This is exactly where I am as well. I keep reading "shoaling," but is that synonymous with schooling?

I'm going to pick up three right now. Right after I convert all the celcius to farenheit...just kidding. : )

I guess glofish would cycle just as well? (I hope I didn't hijack your thread, Becki, but I was just searching for the same scoop.)

Thanks.

Jim


----------



## Becki_87 (Sep 25, 2010)

Thanks for all the advice guys! I've been cycling my tank using fishfood for the past 3 weeks, and it finally seems to be done, so will be getting fish very shortly! I considered getting 2 zebra danios just to start with, but after starting the fishless cycing process, I figured I may as well wait for it to finish

I've been looking at glofish as well, so thanks to everyone who mentioned them - I hadn't really heard of them before but they're also pretty cool! I really like the idea of having a nice shoal of about 6/7 fish of the same species

Cheers,

Becki


----------



## Becki_87 (Sep 25, 2010)

SgtStryker0331 said:


> This is exactly where I am as well. I keep reading "shoaling," but is that synonymous with schooling?
> 
> I'm going to pick up three right now. Right after I convert all the celcius to farenheit...just kidding. : )
> 
> ...


no worries lol...and I think shoaling and schooling mean the same thing? basicaly fish that like to go about in groups lol


----------



## Scuff (Aug 10, 2010)

A school of fish are fish that travel in roughly the same direction and speed, with roughly the same destination and goal; schools of fish formed due to an evolutionary need to not be eaten, which being by yourself is conducive of. A shoal is a group of fish milling about in a cloud, all doing their own thing.
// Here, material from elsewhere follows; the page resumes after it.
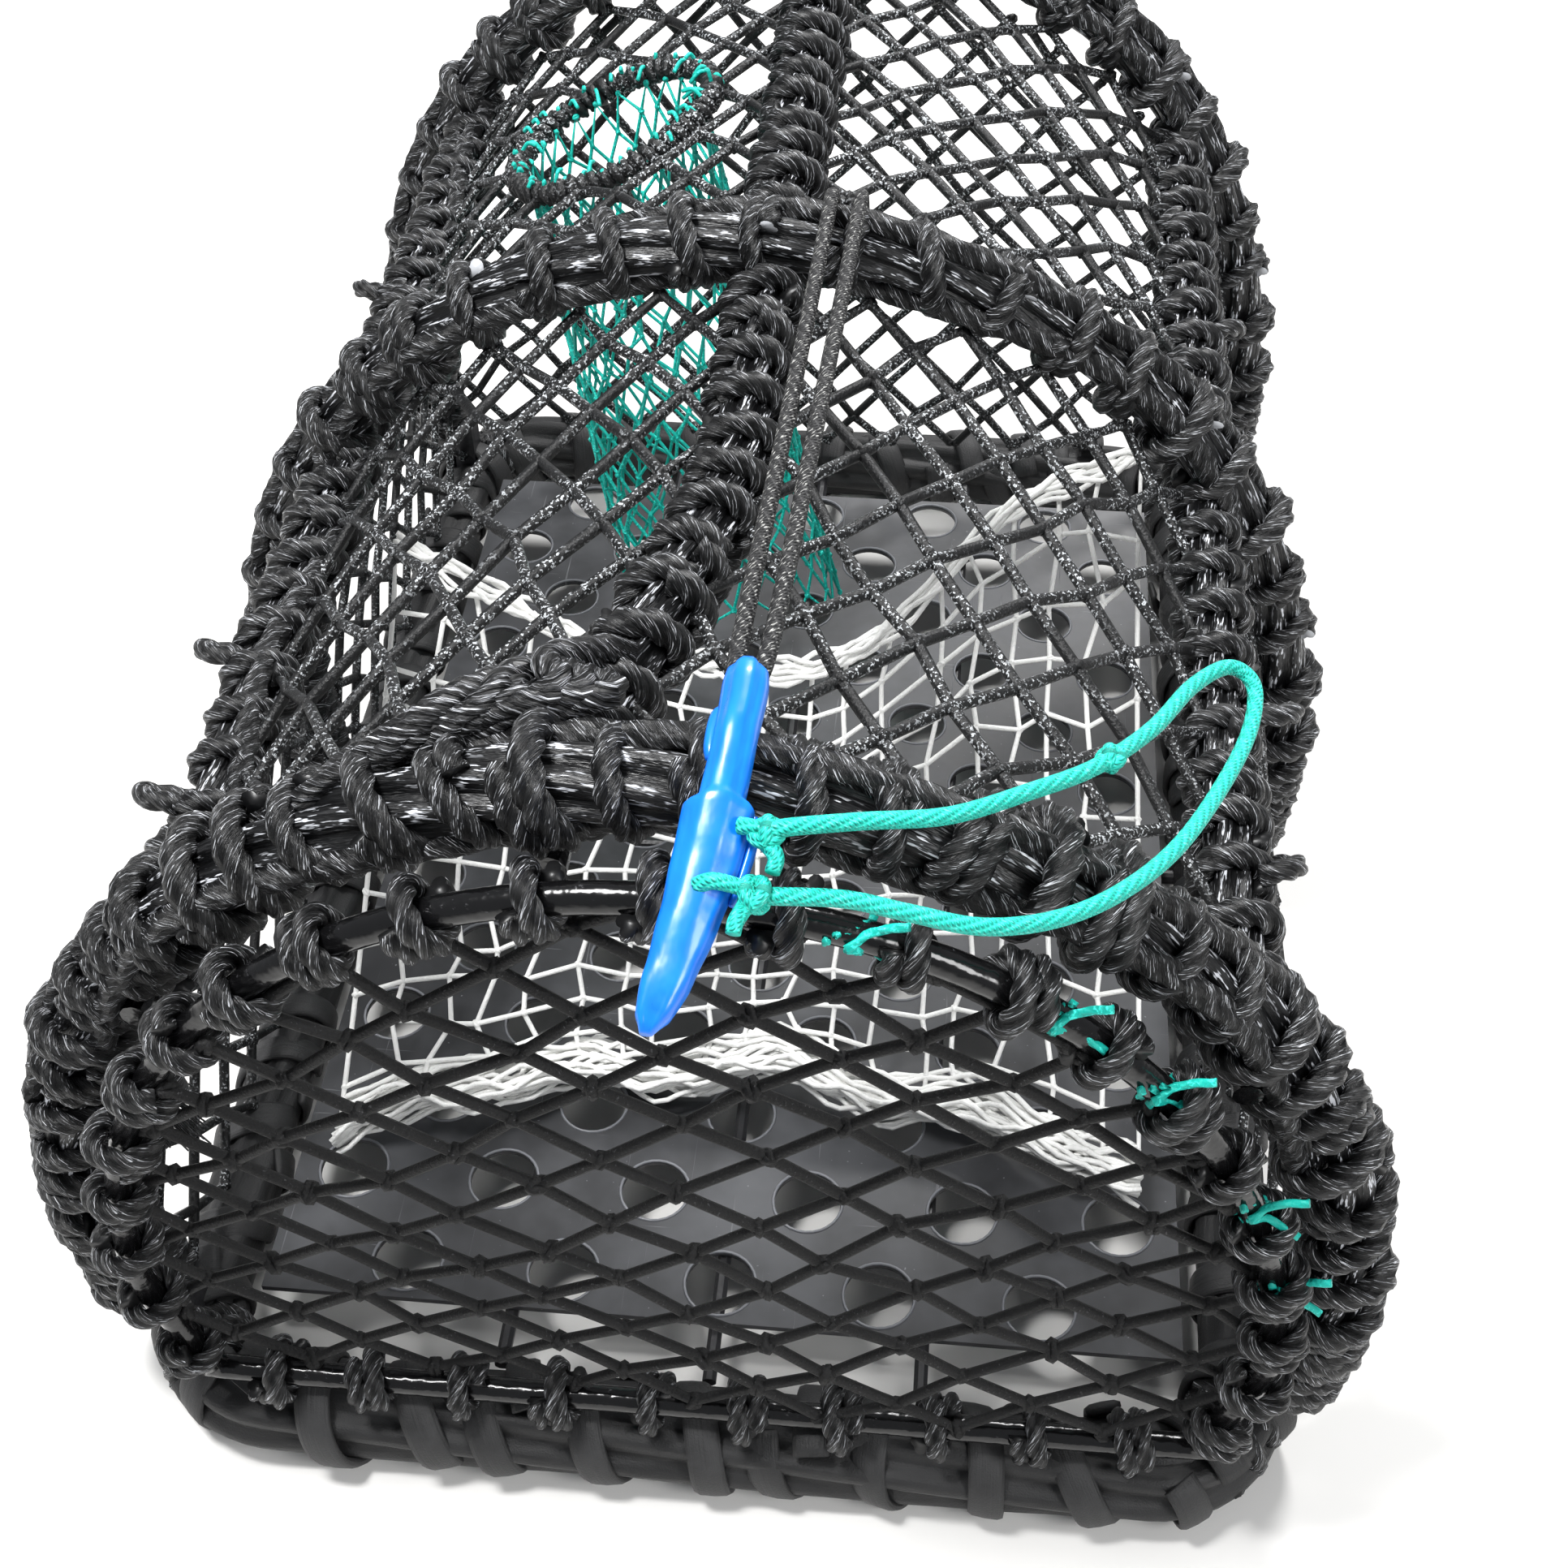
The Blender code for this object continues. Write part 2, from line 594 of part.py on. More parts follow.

Most tetras and danios = schooling fish.
Most communal cichlids = shoaling fish.


----------



## littlefish (Aug 4, 2010)

danios are fish that form schooling, so a numer of 6-8 fish is best to have


----------



## SgtStryker0331 (Sep 19, 2010)

Becki_87 said:


> no worries lol...and I think shoaling and schooling mean the same thing? basicaly fish that like to go about in groups lol


"go about" Ah, Brits.


----------